The Stanford API supports a good pipeline architecture, which we have used repeatedly in this book. We will expand upon the details of this approach and then show how OpenNLP can be used to construct a pipeline.

Preparing data for processing is an important first step in solving many NLP problems. We introduced the data preparation process in Chapter 1, Introduction to NLP, and then discussed the normalization process in Chapter 2, Finding Parts of Text. In this chapter, we will focus on extracting text from different data sources, such as HTML, Word, and PDF documents, to be precise.
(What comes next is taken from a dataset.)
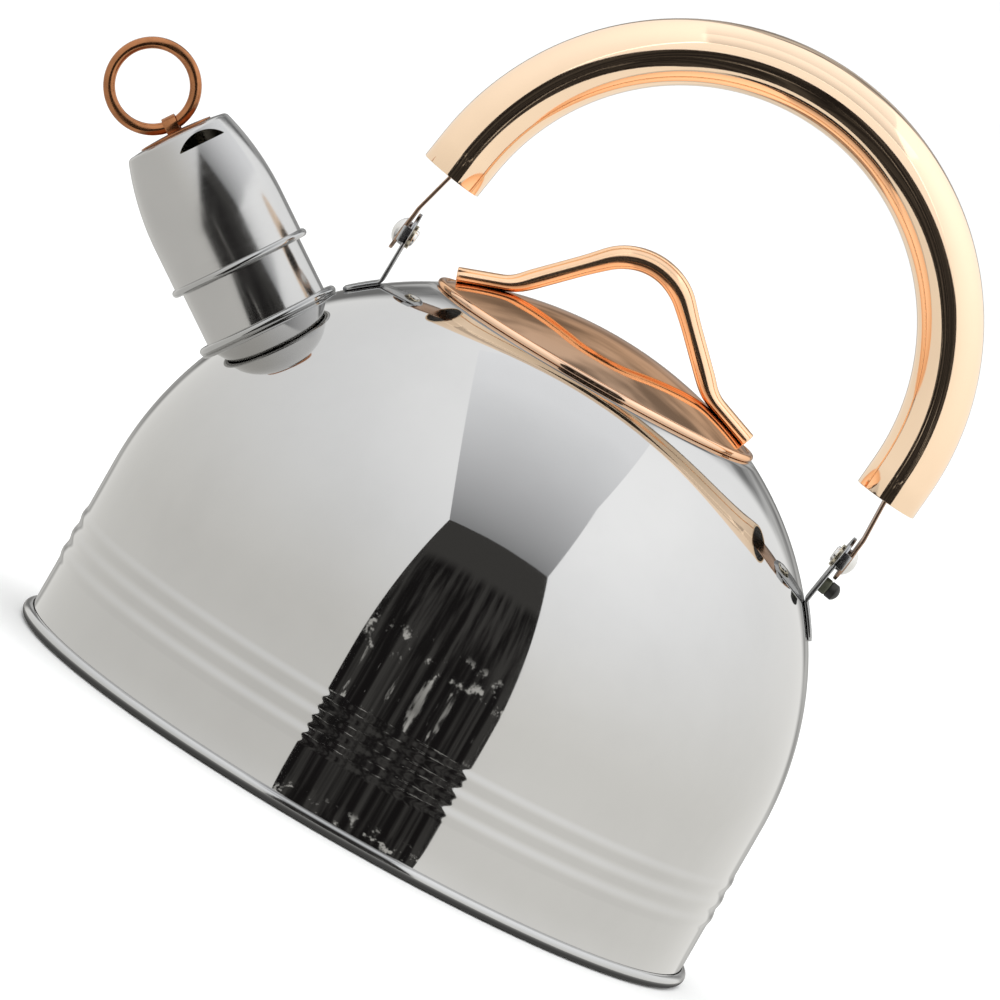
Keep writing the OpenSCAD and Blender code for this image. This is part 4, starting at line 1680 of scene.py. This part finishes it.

The Stanford StanfordCoreNLP class is a good example of a pipeline that is easily used. In a sense, it is preconstructed. The actual tasks performed are dependent on the annotations added. This works well for many types of problems.

However, other NLP APIs do not support pipeline architecture as directly as Stanford APIs; while more difficult to construct, these approaches can be more flexible for many applications. We demonstrate this construction process using OpenNLP.

Preparing data

Text extraction is an early step in most NLP tasks. Here, we will quickly cover how text extraction can be performed for HTML, Word, and PDF documents. Although there are several APIs that support these tasks, we will use:

Some APIs support the use of XML for input and output. For example, the Stanford XMLUtils class provides support for reading XML files and manipulating XML data. The LingPipe's XMLParser class will parse XML text.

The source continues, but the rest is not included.